A conclusão é que o recurso ao congelamento de bens como forma de promover a sua recuperação e devolução ao erário público “se revelou insatisfatório ao nível da UE” e por isso a experiência “provavelmente não será repetida no futuro”.

“Apesar de esforços recentes, a UE ainda tem um registo pobre em termos de recuperação de activos ilegais detidos no seu território. As sanções não são suficientes; é preciso que se traduzam numa efectiva confiscação de bens roubados para que possam ser devolvidos aos Estados a que pertencem. Só assim a UE conseguirá fechar a porta ao dinheiro ilícito e aos corruptos”, defendeu Laure Brillaud, da Transparência Internacional.

Uma das razões apontadas no relatório para a falta de eficácia do sistema de sanções tem a ver com a concepção original desse regime, desenhado no quadro da política externa e “sem nenhuma dimensão anti-corrupção”. As sanções são geralmente aplicadas para forçar a mudança de comportamento de um indivíduo, através da limitação da sua capacidade para prosseguir as políticas que são contestadas pela autoridade sancionatória, recorda a autora do relatório, Clara Portela.

Ora, no rescaldo das revoluções da Tunísia e Egipto (2011) e Ucrânia (2014), elas foram aplicadas para impedir que as lideranças depostas e as cliques corruptas em torno do poder pudessem esconder ou transferir os bens que acumularam de forma indevida, e devolvê-los aos cofres públicos. “Os líderes foram depostos de forma abrupta mas continuaram a ter acesso a esses fundos.
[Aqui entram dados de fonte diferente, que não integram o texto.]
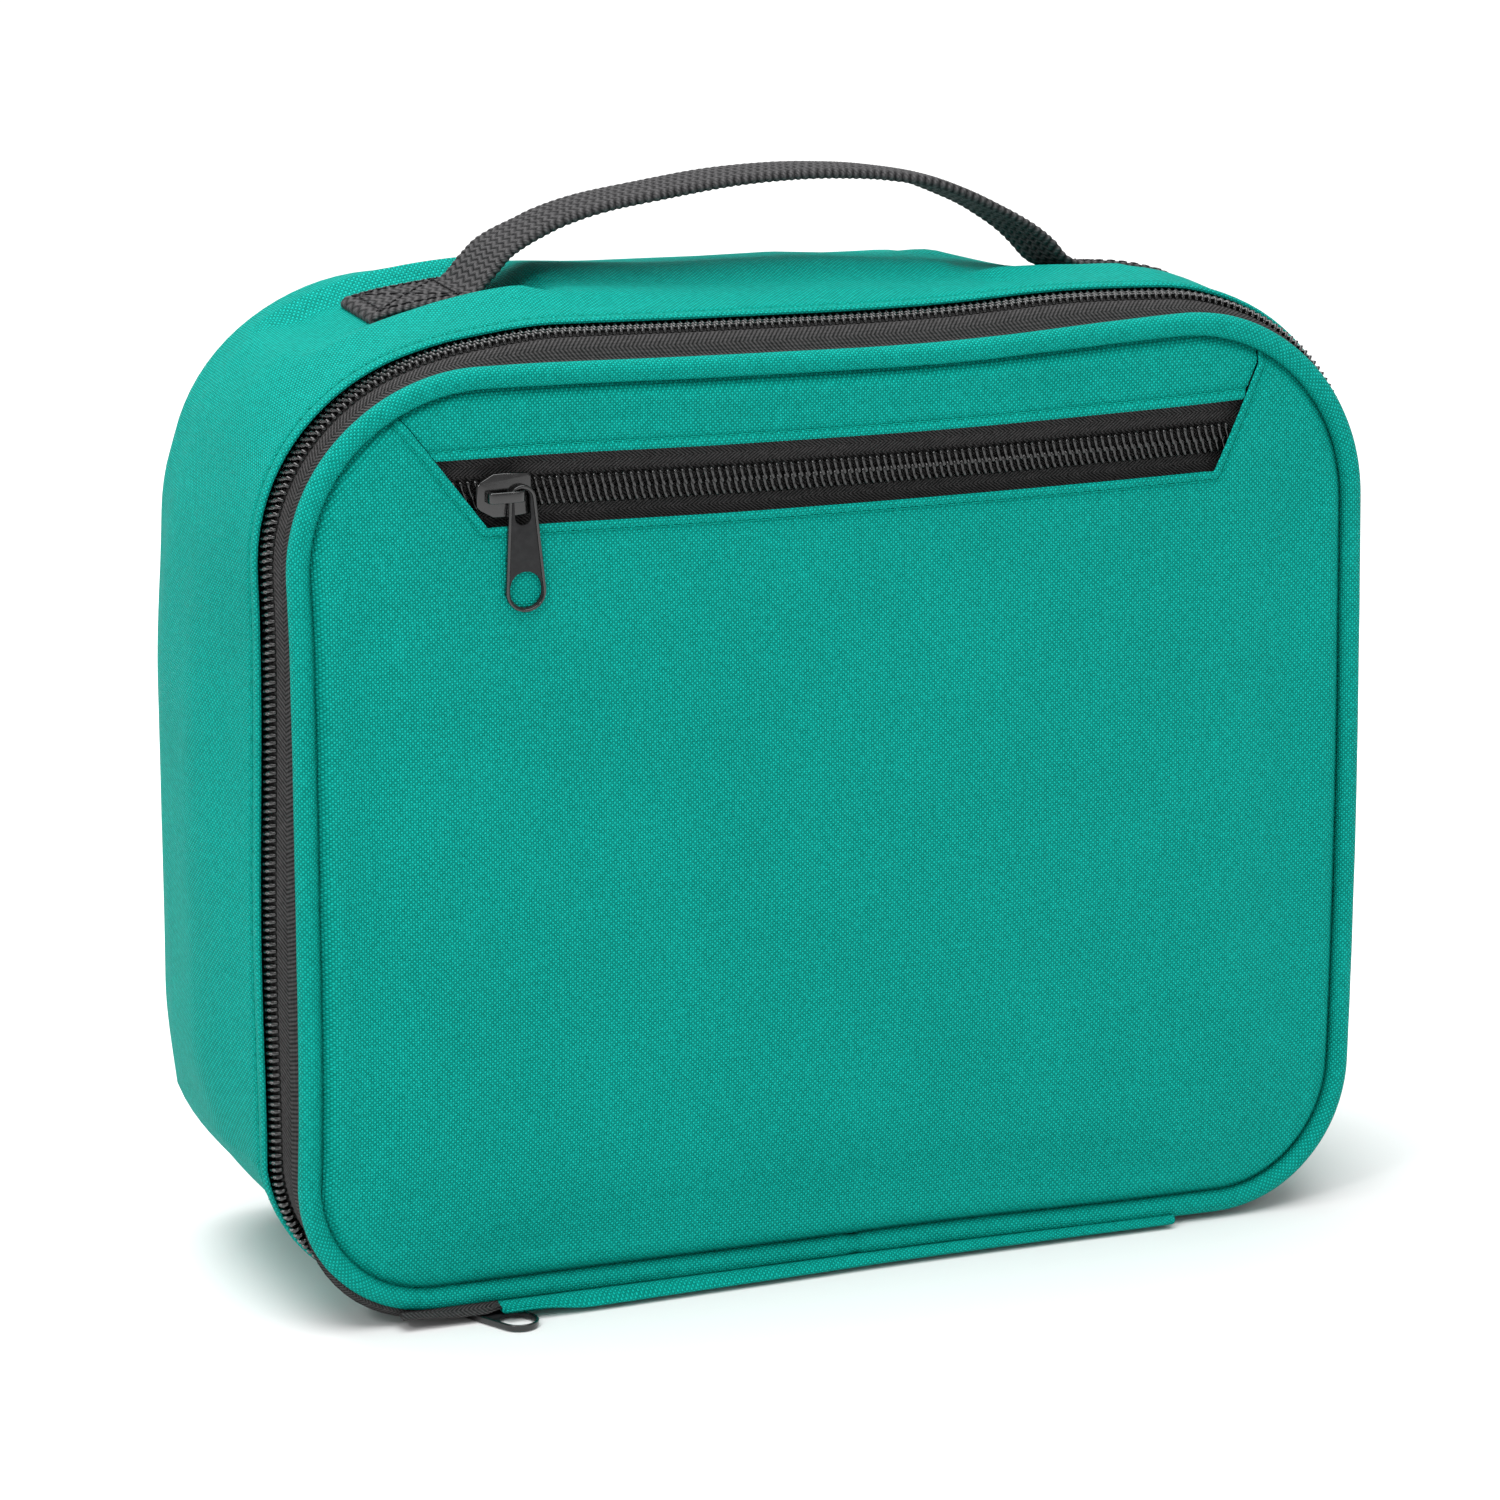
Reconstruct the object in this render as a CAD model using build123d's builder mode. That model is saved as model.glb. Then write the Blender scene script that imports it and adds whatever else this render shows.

A urgência da situação tornava imperativo congelar os bens imediatamente, para que depois as autoridades nacionais pudessem levar a cabo os processos internacionais para a sua recuperação”, lê-se no relatório.

Tunísia e Egipto

No caso da Tunísia, as sanções foram impostas sobre “todos os fundos e recursos económicos que estejam na posse ou sob o controlo de pessoas responsáveis pela desapropriação de fundos estatais, bem como de pessoas ou entidades a elas associadas”. Na lista, constavam 48 indivíduos (13 dos quais, com o mesmo apelido: Ben Ali) que logo em 2013 viram parte do seu património distribuído pela França, Bélgica e Itália ser confiscado e restituído à Tunísia: cerca de 80 milhões de dólares, dois aviões e dois iates. Mas, como nota o relatório, “o valor destes activos representa apenas uma pequena parcela do que se estima foi roubado à Tunísia” pelo antigo ditador, a sua família e a sua entourage.
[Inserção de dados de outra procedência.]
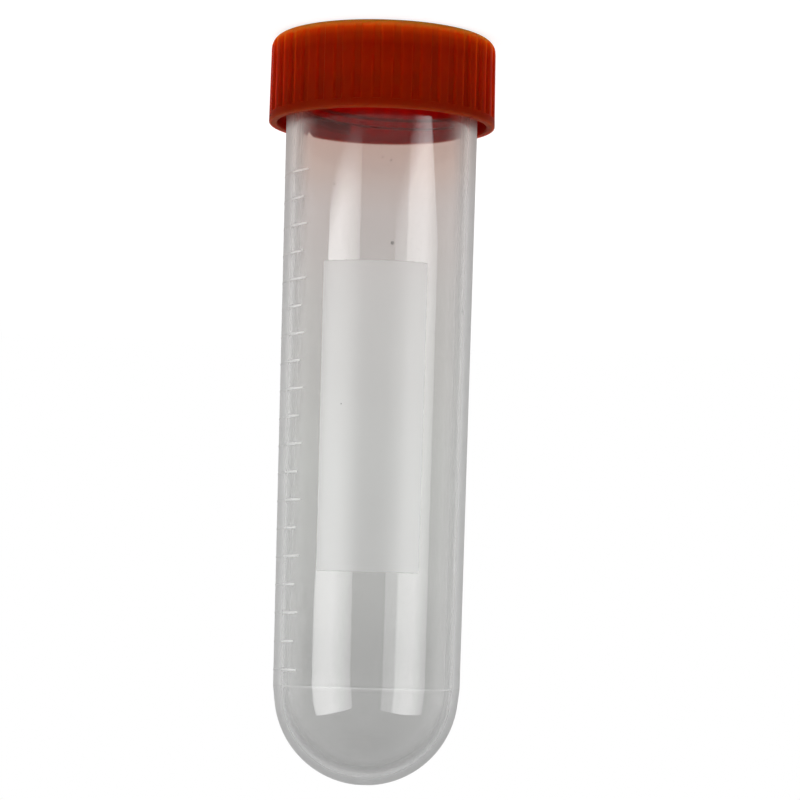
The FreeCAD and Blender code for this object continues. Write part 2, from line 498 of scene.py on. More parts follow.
def unite(piece, added):
    """Makes one closed shape of two and deletes the second."""
    rest()
    piece.select_set(True)
    bpy.context.view_layer.objects.active = piece
    join = piece.modifiers.new("join", "BOOLEAN")
    join.operation = "UNION"
    join.solver = "EXACT"
    join.object = added
    bpy.ops.object.modifier_apply(modifier=join.name)
    bpy.data.objects.remove(added)


def finish_piece(piece, body, node, material):
    """Shades a piece, gives it its finish and puts it on its body in place of its CAD node."""
    rest()
    piece.select_set(True)
    bpy.context.view_layer.objects.active = piece
    bpy.ops.object.shade_smooth_by_angle(angle=SMOOTH_ANGLE)
    bpy.ops.object.transform_apply(location=True, rotation=True, scale=True)
    piece.data.materials.clear()
    piece.data.materials.append(material)
    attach(piece, body)
    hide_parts(node)


# Node tools


def new_tree(name):
    material = bpy.data.materials.new(name)
    material.use_nodes = True
    tree = material.node_tree
    tree.nodes.clear()
    return material, tree


def add(tree, kind, inputs=None, **settings):
    """A node with its settings, its plain values set and its links made."""
    made = tree.nodes.new(kind)
    for key, value in settings.items():
        setattr(made, key, value)
    for key, value in (inputs or {}).items():
        if isinstance(value, bpy.types.NodeSocket):
            tree.links.new(value, made.inputs[key])
        else:
            made.inputs[key].default_value = value
    return made


def calc(tree, operation, *values, clamp=False):
    inputs = dict(enumerate(values))
    return add(tree, "ShaderNodeMath", inputs, operation=operation, use_clamp=clamp).outputs[0]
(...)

A “lista negra” de indivíduos sancionados no Egipto foi menor, com 28 nomes — mais de metade dos quais contestou a situação em tribunal. Em 2012, a Espanha congelou 28 milhões de euros em dinheiro e investimentos financeiros, e confiscou várias propriedades (duas casas em Madrid e sete no Sul de Espanha) e cinco carros de luxo ao empresário Hussein Salem, com dupla nacionalidade egípcia e espanhola.

O Reino Unido também congelou activos egípcios com um valor estimado de mais de 90 milhões de libras. No entanto, 18 meses após a instauração das sanções, as autoridades britânicas nada tinjam feito para congelar os bens do círculo mais próximo de Hosni Mubarak, que incluíam vários imóveis de luxo e empresas em seu nome.
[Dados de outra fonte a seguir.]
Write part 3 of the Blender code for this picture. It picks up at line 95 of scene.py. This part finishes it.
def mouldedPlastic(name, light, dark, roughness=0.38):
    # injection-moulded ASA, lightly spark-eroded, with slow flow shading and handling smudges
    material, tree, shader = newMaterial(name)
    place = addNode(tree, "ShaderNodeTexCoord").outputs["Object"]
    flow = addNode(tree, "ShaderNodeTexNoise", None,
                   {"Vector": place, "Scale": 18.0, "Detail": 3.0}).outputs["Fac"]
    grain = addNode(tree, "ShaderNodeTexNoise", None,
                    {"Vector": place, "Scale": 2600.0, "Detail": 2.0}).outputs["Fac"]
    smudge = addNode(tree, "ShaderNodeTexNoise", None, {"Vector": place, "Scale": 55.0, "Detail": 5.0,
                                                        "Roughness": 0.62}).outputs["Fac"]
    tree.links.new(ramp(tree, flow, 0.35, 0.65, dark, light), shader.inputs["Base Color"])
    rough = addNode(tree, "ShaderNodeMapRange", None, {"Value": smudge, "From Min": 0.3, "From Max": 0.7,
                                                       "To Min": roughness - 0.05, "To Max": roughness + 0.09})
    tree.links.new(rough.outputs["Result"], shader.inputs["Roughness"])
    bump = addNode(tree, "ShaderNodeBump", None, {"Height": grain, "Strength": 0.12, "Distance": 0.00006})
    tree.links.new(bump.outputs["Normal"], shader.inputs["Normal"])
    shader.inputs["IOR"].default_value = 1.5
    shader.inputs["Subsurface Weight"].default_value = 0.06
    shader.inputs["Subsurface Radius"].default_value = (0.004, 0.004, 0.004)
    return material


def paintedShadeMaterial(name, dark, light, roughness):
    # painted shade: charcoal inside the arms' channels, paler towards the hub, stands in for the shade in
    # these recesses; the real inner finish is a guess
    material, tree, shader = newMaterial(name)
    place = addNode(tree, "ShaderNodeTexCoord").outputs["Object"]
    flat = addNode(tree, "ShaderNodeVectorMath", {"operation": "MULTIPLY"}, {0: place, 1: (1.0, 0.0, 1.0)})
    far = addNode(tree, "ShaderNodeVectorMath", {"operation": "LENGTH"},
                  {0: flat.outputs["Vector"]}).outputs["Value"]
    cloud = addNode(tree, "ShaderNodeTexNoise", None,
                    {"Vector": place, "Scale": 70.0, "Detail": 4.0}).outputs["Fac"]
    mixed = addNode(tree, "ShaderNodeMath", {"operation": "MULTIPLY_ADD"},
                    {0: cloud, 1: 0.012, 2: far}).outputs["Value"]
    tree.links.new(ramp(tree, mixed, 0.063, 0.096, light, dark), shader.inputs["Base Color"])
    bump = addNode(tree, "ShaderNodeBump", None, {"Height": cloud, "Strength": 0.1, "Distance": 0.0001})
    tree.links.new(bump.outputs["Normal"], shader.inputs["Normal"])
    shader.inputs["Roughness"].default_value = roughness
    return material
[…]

Depois da revolução da praça Maidan que culminou com a deposição e fuga de Viktor Ianukovich da Ucrânia, a UE alargou os critérios para a imposição de sanções, que passaram a incluir também uma referência aos direitos humanos: além dos indivíduos que se apropriaram indevidamente de recursos públicos, passaram a ser alvo de sanção também “as pessoas responsáveis por violações dos direito humanos na Ucrânia”.

Um total de 22 nomes, entre os quais o do Presidente deposto, foram incluídos na lista a pedido do Procurador-geral da Ucrânia. Desses, 16 interpuseram recurso — “vários ganharam os seus processos e tiveram a sua designação anulada”, nota o relatório. Segundo o CIFAR, “até agora o congelamento de bens não teve qualquer sucesso na facilitação da recuperação de bens”, nem na condenação de nenhum dos políticos ou empresários implicados.

A Comissão Europeia não está autorizada a divulgar os montantes de bens congelados aos indivíduos sancionados, mas de acordo com as autoridades ucranianas, o total rondará os 107,2 milhões de dólares, 15,9 milhões de euros e 135 milhões de francos suíços, distribuídos pela Áustria, Reino Unido, Lituânia, Chipre, Itália, Liechtenstein, Holanda e Suíça.

Na opinião do CIFAR, apesar de a experiência ter tido um sucesso limitado na recuperação de bens, as sanções cumpriram o seu objectivo político. “A nossa pesquisa mostra que apesar de a aplicação das sanções a indivíduos da Tunísia, Egipto e Ucrânia ter sido inconsistente e opaca, elas tiveram resultados positivos em termos de demonstração de apoio político às novas lideranças” e regimes resultantes das revoluções, notou o director do CIFAR, Agatino Camarda.